Самый эффектный и убедительный прорыв в этой области пришел из другой дисциплины – информатики. С 1950-х годов психологи и программисты стремились создать по образцу работы наших нейронов и анатомии коры мозга системы искусственного интеллекта. Они воспроизводят архитектуру нашего мозга, а потому поведение этих систем проясняет нам явления, происходящие в голове.
Один из первопроходцев, Фрэнк Розенблатт (1928–1971), стоял у истоков первой математической и компьютерной модели отдельного нейрона. Оставалось смоделировать поведение сложных сетей, способных имитировать наше зрение. Технология топталась на месте десятилетиями, воодушевление не раз сменялось разочарованием и наоборот. Трое ученых, Джеффри Хинтон, Ян Лекун и Йошуа Бенжио, продолжали верить. История показала, что они правы.
В конце 2000-х годов их алгоритмы глубокого обучения настолько продвинулись, что стали способны решать сложные задачи по распознанию образов, такие как определение наличия слонов.
Правильная метафора
Около 2010 года, когда я начал приобщаться к этим алгоритмам, я с восторгом обнаружил там описание процесса понимания, впервые совпавшее с моими ощущениями.
Пластичность мозга, неизбежная двусмысленность человеческого языка, роль времени и поисков наощупь в работе по прояснению, внезапное ощущение очевидности – все эти могущественные и таинственные явления, которые так долго интриговали меня и о которых я веду рассказ с самого начала книги, вдруг стали осязаемыми и конкретными.
Стало возможным говорить о них, не обращаясь к какой-нибудь, не знаю, черной магии.
Эта тема настолько меня заворожила, что я решил завершить математическую карьеру. Я только что закончил важный цикл в научной работе по алгебре и геометрии и увидел возможность исследовать радикально новую тему, которая могла прояснить то, что я пережил.
Я решил подойти к ней самым практичным образом, какой только возможен, создав компанию по вопросам искусственного интеллекта и тем самым отказавшись от научной карьеры.
Если нужно понять природу нашего интеллекта и механизмы нашей мысли, алгоритмы глубокого обучения дают наилучшую из известных мне метафор.
Слоновый нейрон
Первая загадка, которую позволяют решить алгоритмы глубокого обучения, – возникновение концептов. Иначе говоря, то, что тысячелетиями было предметом одного из самых яростных дебатов в метафизике, внезапно превратилось в конкретное материальное явление, зафиксированное неоспоримой экспериментальной реальностью: концептуальная мысль спонтанно возникает из крупного скопления нейронов под воздействием необработанных данных, например потока образов.
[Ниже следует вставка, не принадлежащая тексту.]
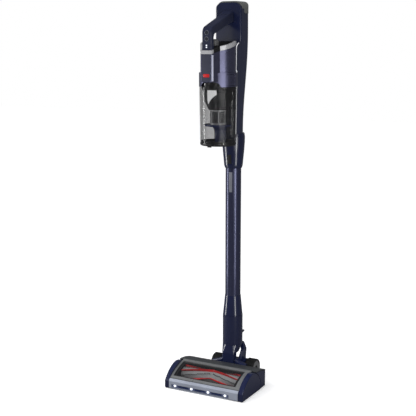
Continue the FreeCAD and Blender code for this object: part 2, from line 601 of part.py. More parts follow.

В самых общих чертах это работает так. Алгоритмы обучения моделируют кору мозга как сеть из множества слоев нейронов. Первый слой – исходное изображение: сетка нейронов, представляющих пиксели. Второй слой образован нейронами, чьи дендриты связаны с нейронами первого слоя. Третий слой образован нейронами, чьи дендриты связаны с нейронами второго слоя. И так далее. Именно потому, что сеть состоит из множества наложенных слоев, говорится о «глубоком» обучении.
В описании механизма, решающего вопрос о возбуждении нейрона, я не упомянул одну немаловажную деталь: опрос нейроном своих дендритов для выяснения, нужно ли ему возбуждаться, – это опрос взвешенный. Иными словами, каждое соединение нейрона с одним из нейронов предыдущего слоя имеет определенный коэффициент, определяющий вес его голоса в решении.
Под воздействием потока необработанных изображений сеть постепенно корректирует коэффициенты всех нейронных связей в соответствии с механизмом, который мы объясним через несколько страниц.
Именно через эту настройку коэффициентов сеть «учится» и «умнеет».
Когда запускается подобный алгоритм глубокого обучения, например когда ему показывают миллионы и миллионы случайных фотографий из интернета, можно констатировать, что каждый нейрон постепенно специализируется на выявлении определенного концепта.
Концепты первых слоев будут очень примитивными, но в глубоких слоях они будут намного изощреннее.